After each shard runs, archive its generated corpus. A periodic merge job downloads all shards' corpora and uploads a combined corpus as the seed for future runs.

- run: go test -run=^$ -fuzz=^FuzzXxx$ -fuzztime=10m -fuzzcachedir=$HOME/corpus -race
- uses: actions/upload-artifact@v4
  with:
    name: corpus-${{ matrix.shard }}
    path: $HOME/corpus

Corpus management at scale¶

A successful fuzzing program generates large corpora. Manage them deliberately.

Generated corpus¶

Cleared with go clean -fuzzcache. Useful when:
Upgrading Go.
The corpus has grown to gigabytes.
Internal coverage instrumentation has changed.
Per-package, per-target. Use -fuzzcachedir to share across CI runs.

Committed reproducers¶

Stored under <package>/testdata/fuzz/FuzzXxx/.
Each file represents a once-found-failure that the team has fixed.
Periodically audit: if a reproducer covers a code path that no longer exists, delete it.

Curated samples¶

Stored under <package>/testdata/samples/ (your convention).
Real-world inputs to bootstrap the seed corpus.
Refresh periodically. Strip PII and sensitive data.

Size targets¶

testdata/fuzz/FuzzXxx/: typically < 100 entries per target. Each entry should map to a fixed bug.
testdata/samples/: 100–1000 entries. Curated, representative.
$GOCACHE/fuzz/...: bounded by go clean -fuzzcache and CI cache eviction. Can reach gigabytes.

Seed selection¶

The seed corpus is the fuzzer's launchpad. A good seed reaches deep coverage; a bad one wastes mutation budget.

Selection criteria¶

Diversity. Cover as many distinct code paths as possible. Use coverage reports to verify.
Minimality. Smaller seeds mutate faster and produce smaller reproducers.
Realism. Real-world inputs explore code that random bytes would not.
Boundary cases. Empty input, single byte, maximum length, all-zero, all-0xff.

Selecting from a corpus¶

When you have 10,000 candidate seeds but f.Add can hold only a few hundred efficiently, prune:

Run all 10,000 with coverage instrumentation enabled.
Greedy-select: pick the input that covers the most unseen edges; repeat until all edges are covered.
The minimal covering set is your seed corpus.

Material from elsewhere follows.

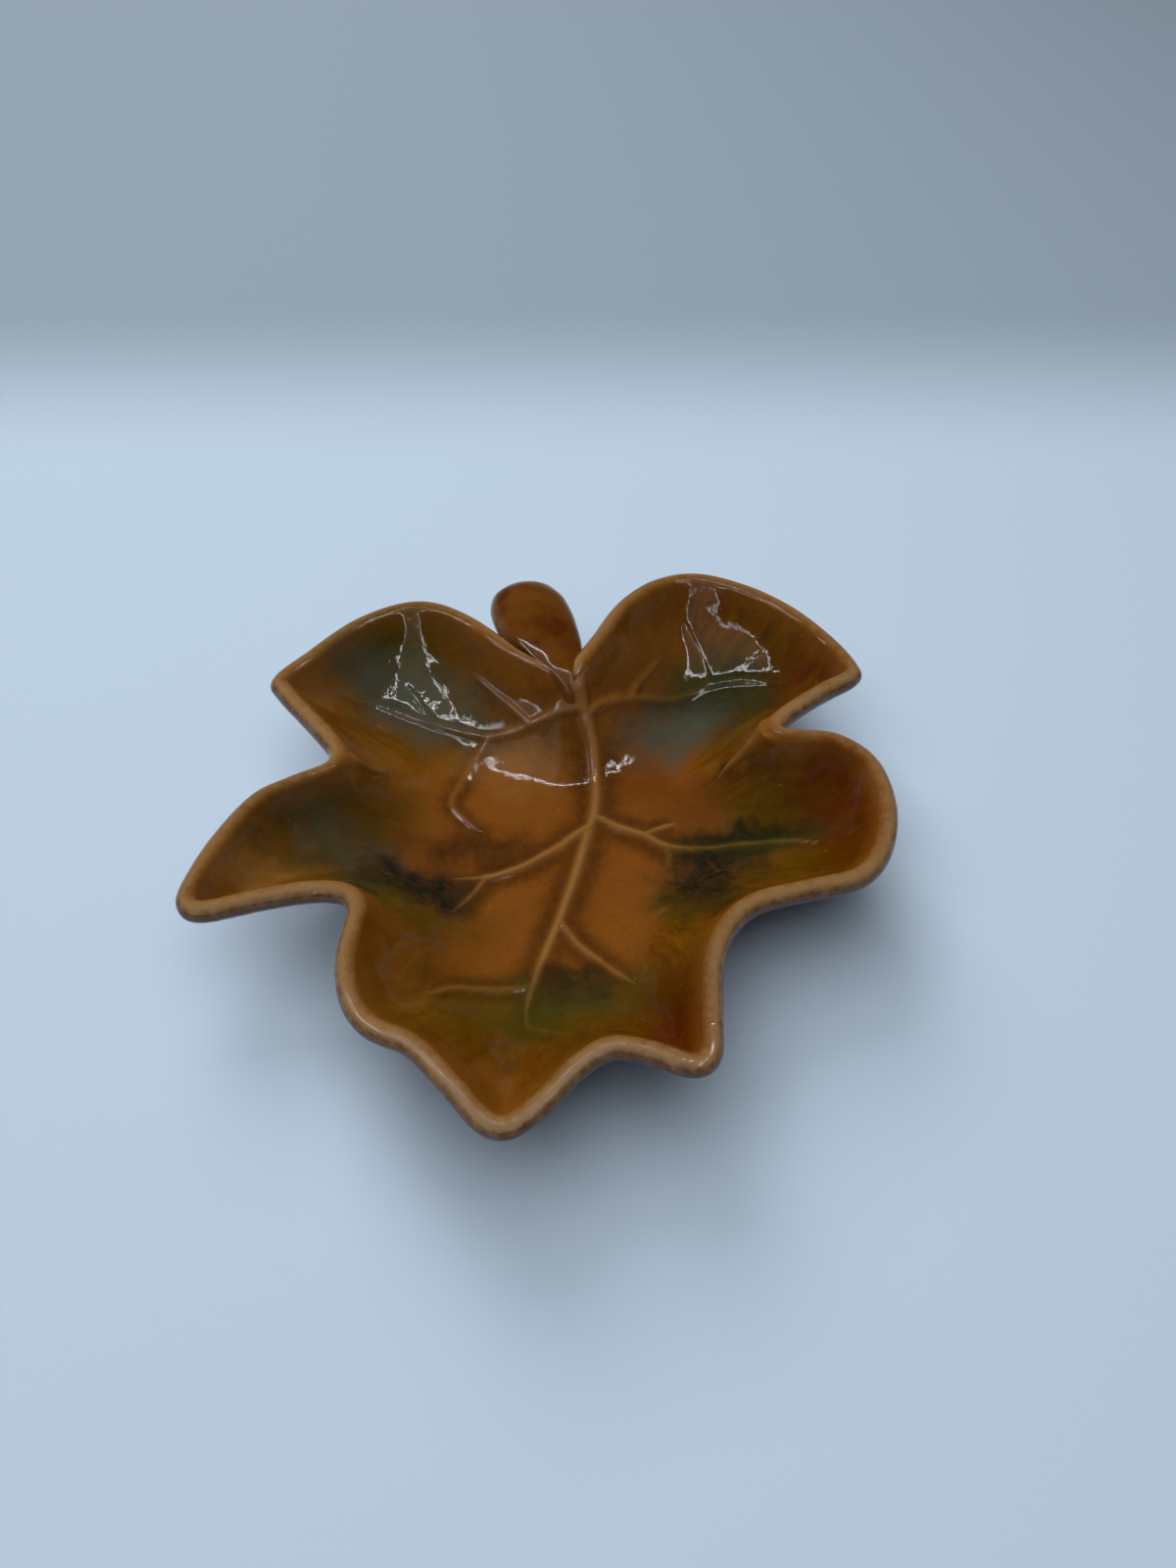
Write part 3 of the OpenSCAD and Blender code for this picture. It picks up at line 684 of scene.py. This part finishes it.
far = glaze.vector("LENGTH", from_pole, out="Value")
outward = glaze.add("ShaderNodeCombineXYZ", None, {"Z": far * STREAK_SHORTENING})
round_pole = glaze.vector("NORMALIZE", from_pole)
streak_place = glaze.vector("MULTIPLY_ADD", round_pole, (STREAK_WAVES, STREAK_WAVES, 0), outward)
streak = glaze.noise(streak_place, 0.9, 3, 0.55)
mottle = glaze.noise(run, 0.3, 5, 0.7).rising(0.35, 0.6)
print("leaf glaze:", len(glaze.tree.nodes), "nodes for its fields")

# %% [markdown]
# ## Colours laid over each other
# The layers are laid in the order in which they melt into each other: brown glaze, darker on the wall than
# on the floor, ochre streaks down the wall, deep brown where it gathers, and then the dabs, each with an
# edge that grain and streaks break up. Each layer is one mix node with a share from the fields, so that
# one can be changed without the others.

# %% Layers of the glaze
# In mm from the rim: where the wall turns into the floor, and how far clouds push that border about
FLOOR_FROM, FLOOR_TO = 10, 23
CLOUD_PUSH = 14
floor_share = (reach_note + (cloud - 0.5) * CLOUD_PUSH).rising(FLOOR_FROM, FLOOR_TO)
tone = glaze.mix(WALL_BROWN, FLOOR_BROWN, floor_share)
wall_share = 1 - floor_share
tone = glaze.mix(tone, OCHRE, streak.rising(0.48, 0.7) * wall_share * 0.6)
deep_share = side_note * 0.6 + streak.rising(0.5, 0.3) * wall_share * 0.4
tone = glaze.mix(tone, DEEP_BROWN, deep_share + (fine - 0.5) * 0.9 + (grain - 0.45) * 0.6)


def dab_share(x, y, long_half, wide_half, turn, softness):
    """1 inside an ellipse and fading to 0 between 1 - softness and 1 + softness of its half widths. How far
    out a point lies is pushed about by grain and streaks."""
    local = glaze.add("ShaderNodeMapping", {"vector_type": "TEXTURE"}, {
        "Vector": run, "Location": (x, y, 0), "Rotation": (0, 0, np.radians(turn)),
        "Scale": (long_half, wide_half, LEAF_W)})
    away = glaze.vector("LENGTH", local, out="Value") + (grain - 0.5) * 0.5 + (streak - 0.5) * 0.15
    return away.rising(1 + softness, 1 - softness)


def dabbed(tone, dabs):
    """Lays the dabs over the tone. Gives back the new tone and the largest share of any dab at a point."""
    covered = 0
    for *where, strength, dab in dabs:
        share = dab_share(*where) * (mottle * 0.25 + 0.75) * strength
        tone = glaze.mix(tone, dab, share)
        covered = share.most(covered)
    return tone, covered


tone, _ = dabbed(tone, BROWN_DABS)
tone, covered = dabbed(tone, OXIDE_AND_HAZE_DABS)
print("leaf glaze:", len(glaze.tree.nodes), "nodes with its dabs")

# %% [markdown]
# ## Where the glaze runs thin
# Glaze runs off edges before it sets. On the backs of the veins and on the rim the clay shows tan through
# it. An amber band follows under the rim, and the outer side is plain brown. Where the rim faces the viewer,
# the tan and the amber band are painted stronger, as painted light on the near rims.
# A few pale specks are burst bubbles. The gloss comes from a low roughness. Slow waves and a fine ripple
# bend the reflections, and as they are far too low to see from the side, bump is enough for them.

# %% Veins, rim and gloss
GLAZE_ROUGHNESS = 0.05
GLAZE_IOR = 1.5
# In mm: how high waves and ripple stand, where the band ends inside, and how far grain pushes it about
WAVES_H, RIPPLE_H = 0.8, 0.075
BAND_FROM, BAND_TO = 3, 10
GRAIN_PUSH = 4
# painted light: the rims that face the viewer get more tan and more of the amber band
near_rim_light = (glaze.note("front") + (cloud - 0.5)).rising(-0.7, 0.5)
vein_tone = glaze.mix(VEIN_TAN, PALE_GREEN, covered)
tone = glaze.mix(tone, vein_tone, crest_note * (0.85 - covered * 0.5))
ragged = inside_note + (grain - 0.5) * GRAIN_PUSH
tone = glaze.mix(tone, AMBER, ragged.rising(BAND_TO, BAND_FROM) * (near_rim_light * 0.25 + 0.4))
tone = glaze.mix(tone, TAN, (ragged - near_rim_light * 0.6 - 0.5).rising(3, -1) * (near_rim_light * 0.3 + 0.6))
tone = glaze.mix(tone, UNDER_BROWN, ragged.rising(0.6, -2.2))
speck = glaze.add("ShaderNodeTexVoronoi", {"feature": "F1"}, {"Vector": place, "Scale": 0.2}, out="Distance")
tone = glaze.mix(tone, TAN, speck.rising(0.05, 0.03) * 0.5)
waves = glaze.bump(glaze.noise(place, 0.1, 1), WAVES_H)
ripple = glaze.bump(glaze.noise(place, 0.5, 3), RIPPLE_H, {"Normal": waves})
shader = glaze.add("ShaderNodeBsdfPrincipled", None, {
    "Base Color": tone, "Roughness": GLAZE_ROUGHNESS, "IOR": GLAZE_IOR, "Normal": ripple})
glaze.cover(leaf, shader)

# %% [markdown]
# ## The stem's glaze
# The stem had the same dip, but it is redder, with slow clouds of two browns. Its edges are a little paler,
# where the glaze runs thin, and its head is painted paler, partly thin glaze and partly a painted sheen.
# The crease on its left, where it meets the rim, is painted dark, partly pooled glaze and partly painted
# shade, and its root takes on the brown of the wall it lies on. Two notes are enough for all of this: flank
# runs from -1 on its left to 1 on its right, and along from 0 at the root to 1 at the head.

# %% Stem glaze
STEM_AMBER = colour(100, 58, 12)
STEM_RED = colour(78, 34, 2)
CREASE_SHADE_AND_POOL = colour(52, 18, 2)
STEM_RIPPLE_H = 0.05
glaze = Nodes(bpy.data.materials.new("stalk glaze"))
place = glaze.place()
cloud = glaze.noise(place, 0.12, 3)
flank_note, along_note = glaze.note("flank") + (cloud - 0.5) * 0.1, glaze.note("along")
tone = glaze.mix(STEM_AMBER, STEM_RED, cloud.rising(0.35, 0.65))
# the paler edges are thin glaze; the paler head is partly thin glaze and partly a painted sheen
pale_edge_and_head_sheen = flank_note.rising(0.7, 0.97).most(flank_note.rising(-0.7, -0.97))
pale_edge_and_head_sheen = (pale_edge_and_head_sheen * along_note.rising(0.45, 0.65)).most(along_note.rising(0.72, 0.88))
tone = glaze.mix(tone, TAN, pale_edge_and_head_sheen * 0.4)
# painted shade and pooled glaze in the crease where the stem meets the rim
crease_shade_and_pool = flank_note.rising(-0.7, -0.95) * along_note.rising(0.6, 0.45)
tone = glaze.mix(tone, CREASE_SHADE_AND_POOL, crease_shade_and_pool * 0.9)
tone = glaze.mix(tone, WALL_BROWN, along_note.rising(0.4, 0.25))
ripple = glaze.bump(glaze.noise(place, 0.35, 2), STEM_RIPPLE_H)
shader = glaze.add("ShaderNodeBsdfPrincipled", None, {
    "Base Color": tone, "Roughness": GLAZE_ROUGHNESS + cloud * 0.05, "IOR": GLAZE_IOR, "Normal": ripple})
glaze.cover(stem, shader)

# %% [markdown]
# ## Bare clay
# The foot is the only place without glaze. Fired earthenware is buff and dull, with sand in it, so one
# fine noise does three things at once: it mixes two buffs, roughens the surface and pits it.

# %% Clay of the foot
BUFF = colour(214, 190, 158)
SAND = colour(176, 146, 112)
GRAIN_H = 0.1
clay = Nodes(bpy.data.materials.new("bare clay"))
grain = clay.noise(clay.place(), 1.5, 5, 0.7)
tone = clay.mix(BUFF, SAND, grain)
shader = clay.add("ShaderNodeBsdfPrincipled", None, {
    "Base Color": tone, "Roughness": 0.75 + grain * 0.2, "Normal": clay.bump(grain, GRAIN_H)})
clay.cover(foot, shader)

# %% [markdown]
# ## The table
# The dish stands on a plain sheet of pale blue card, which goes grey further back where less light falls on
# it. A flat square is enough, and two tones that blend along y are simpler than a lamp tuned for the fall.

# %% Floor
FLOOR_HALF = 3000
NEAR_CARD = colour(188, 206, 224)
FAR_CARD = colour(145, 160, 174)
NEAR_END, FAR_START = 160, 270
corners = np.array([(-1, -1, 0), (1, -1, 0), (1, 1, 0), (-1, 1, 0)])
floor = mesh_object("floor", corners * FLOOR_HALF, [(0, 1, 2, 3)])
paper = Nodes(bpy.data.materials.new("paper"))
along = paper.add("ShaderNodeSeparateXYZ", None, {0: paper.place()}, out="Y")
tone = paper.mix(NEAR_CARD, FAR_CARD, along.rising(NEAR_END, FAR_START))
shader = paper.add("ShaderNodeBsdfPrincipled", None, {
    "Base Color": tone, "Roughness": 0.9, "Specular IOR Level": 0.1})
paper.cover(floor, shader)

# %% [markdown]
# ## The room and its soft light
# A large soft lamp above gives the short, blurred shadow, and a second one behind lights the far side of
# the sheet and lets the shadow fall forwards. Neither shows in the glaze, where a lamp that large would
# be a white patch. The glaze mirrors the room instead: a gradient, grey at the horizon and darker overhead.

# %% Room
HORIZON = colour(104, 112, 120)
OVERHEAD = colour(50, 54, 58)
world = bpy.data.worlds.new("room")
bpy.context.scene.world = world
room = Nodes(world)
up = room.add("ShaderNodeSeparateXYZ", None, {0: room.add("ShaderNodeTexCoord", out="Generated")}, out="Z")
tone = room.mix(HORIZON, OVERHEAD, up.rising(0.02, 0.3))
back = room.add("ShaderNodeBackground", None, {"Color": tone, "Strength": 1})
room.add("ShaderNodeOutputWorld", None, {"Surface": back})


def soft_light(name, place, size, power):
    """A square lamp that looks at the dish: place and size in metres, power in watts."""
    lamp = bpy.data.lights.new(name, "AREA")
    lamp.size, lamp.energy = size, power
    holder = bpy.data.objects.new(name, lamp)
    holder.location = place
    holder.rotation_euler = (-Vector(place)).to_track_quat("-Z", "Y").to_euler()
    holder.visible_glossy = False
    bpy.context.scene.collection.objects.link(holder)
    print(f"{name} lamp: {power} W, {holder.location.length:.2f} m away")


soft_light("ceiling", place=(-0.1, -0.05, 0.8), size=1.0, power=6)
soft_light("back", place=(-0.4, 1.1, 1.0), size=0.8, power=12.5)

# %% [markdown]
# ## The ring of lamps
# What the glaze mirrors most is a square ring of small lamps, above and behind the viewer. It draws the
# dotted lines along the walls and veins. Inside it hangs a dim panel, for the milky sheen on the back
# lobes. Two nearly black cards lie low over the middle lobes, where the real glaze mirrors something dark.
# All of them are flat squares that show only in reflections, so they change no shadow and no colour.

# %% Ring of lamps
RING_MIDDLE = np.array([-60, -350])
RING_HALF = np.array([270, 405])
RING_Z = 430
DOT = 4.5
PITCH = 12
LAMP_STRENGTH = 120
PANEL_STRENGTH = 0.3
# Each card: middle, then half width and half depth
CARDS = np.array([((47, -13), (47, 33)), ((-54, -18), (38, 26))])
CARD_Z = 45
CARD_STRENGTH = 0.03


def glowing(name, quads, z, strength):
    """Quads (n x 4 x 2, in mm on the plan) that hang at a height z and show only in reflections."""
    points = np.concatenate([quads, np.full((len(quads), 4, 1), z)], axis=2).reshape(-1, 3)
    thing = mesh_object(name, points, np.arange(len(points)).reshape(-1, 4).tolist())
    for ray in ("camera", "diffuse", "shadow", "transmission"):
        setattr(thing, f"visible_{ray}", False)
    glow = Nodes(bpy.data.materials.new(name))
    shader = glow.add("ShaderNodeEmission", None, {"Color": (1, 1, 1, 1), "Strength": strength})
    glow.cover(thing, shader)


square = np.array([(-1, -1), (-1, 1), (1, 1), (1, -1)])
across, deep = (np.arange(-half, half, PITCH) for half in RING_HALF)
dots = np.concatenate([
    np.column_stack([across, np.full_like(across, -RING_HALF[1])]),
    np.column_stack([np.full_like(deep, RING_HALF[0]), deep]),
    np.column_stack([-across, np.full_like(across, RING_HALF[1])]),
    np.column_stack([np.full_like(deep, -RING_HALF[0]), -deep])])
glowing("lamps", (dots + RING_MIDDLE)[:, None] + square * DOT / 2, RING_Z, LAMP_STRENGTH)
glowing("panel", (RING_MIDDLE + square * (RING_HALF - PITCH))[None], RING_Z, PANEL_STRENGTH)
glowing("cards", CARDS[:, :1] + square * CARDS[:, 1:], CARD_Z, CARD_STRENGTH)
print("ring of lamps:", len(dots), "dots")

# %% [markdown]
# ## The camera
# The photograph was taken from about 280 mm away, with a phone held upright that looked down at 50 degrees.
# Blender measures the focal length against the longer side of the picture, so 1201 pixels of focal length
# on 1600 pixels of height become the same share of the sensor. The Standard view transform shows the
# colours as the shaders give them, without a film look.

# %% Camera
FOCAL_SHARE = 1201 / 1600
SENSOR = 36
CAMERA_PLACE = np.array([8.74, -164.34, 228.29])
CAMERA_TILT = 40
camera = bpy.data.objects.new("camera", bpy.data.cameras.new("camera"))
camera.data.sensor_width = SENSOR
camera.data.lens = SENSOR * FOCAL_SHARE
camera.location = CAMERA_PLACE * MM
camera.rotation_euler = (np.radians(CAMERA_TILT), 0, 0)
bpy.context.scene.collection.objects.link(camera)
bpy.context.scene.camera = camera
bpy.context.scene.view_settings.view_transform = "Standard"
print(f"camera: {camera.data.lens:.1f} mm lens, tilted {CAMERA_TILT} degrees up from straight down")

This is a manual coverage-minimisation pass. The native fuzzer does not provide it; tools like dvyukov/go-fuzz-corpus and OSS-Fuzz infrastructure do.

Seeding from production¶

A pipeline that captures (sanitised) production inputs and feeds them to testdata/samples/ is the gold standard. Each new release has fresh corpora; coverage tracks real usage patterns.

Sample optimisation case study¶

Baseline target¶

func FuzzParseRequest(f *testing.F) {
    f.Add([]byte("GET / HTTP/1.1\r\nHost: x\r\n\r\n"))
    f.Fuzz(func(t *testing.T, data []byte) {
        req, err := ParseRequest(data)
        if err != nil {
            return
        }
        out := req.Format()
        req2, err := ParseRequest([]byte(out))
        if err != nil {
            t.Fatal(err)
        }
        if !reflect.DeepEqual(req, req2) {
            t.Fatal("round-trip")
        }
    })
}

Initial measurement: 3,200 iter/sec under -race. Profile shows:

string([]byte) conversion in out := req.Format() — 22% of time.
reflect.DeepEqual — 14% of time.
Repeated regexp.Compile inside ParseRequest — 19% of time.

Optimisations applied¶

Cache the regex at package level: var headerRE = regexp.MustCompile(...). Eliminates 19%.
Replace reflect.DeepEqual with a custom equality function specialised for the Request type. Saves 12%.
Have Format write to a reusable bytes.Buffer instead of returning a string. Saves 18%.

Result¶

Iteration rate: 9,800 iter/sec under -race. 3× speedup. Same coverage, same invariants, same corpus.

Takeaway¶

Profiling identifies the easy wins. Most fuzz targets have at least one 2–3× speedup available within an hour of work.

Summary¶

Optimising fuzz targets is engineering work with high payoff. The cost is paid once; the benefit accrues forever. Aim for at least 10,000 iter/sec under -race; pursue 100,000+ when feasible. Reduce allocations, use worker pools instead of per-iteration goroutine spawn, cap loop bounds derived from input, and profile representative replays to find the hot spots. Tune -fuzztime to a budget that fits CI windows. Shard fuzz targets across CI jobs for near-linear speedup. Curate seed corpora deliberately. Manage $GOCACHE/fuzz/ with periodic cleans. The discipline pays for itself the first time the fuzzer finds a race in seconds instead of hours.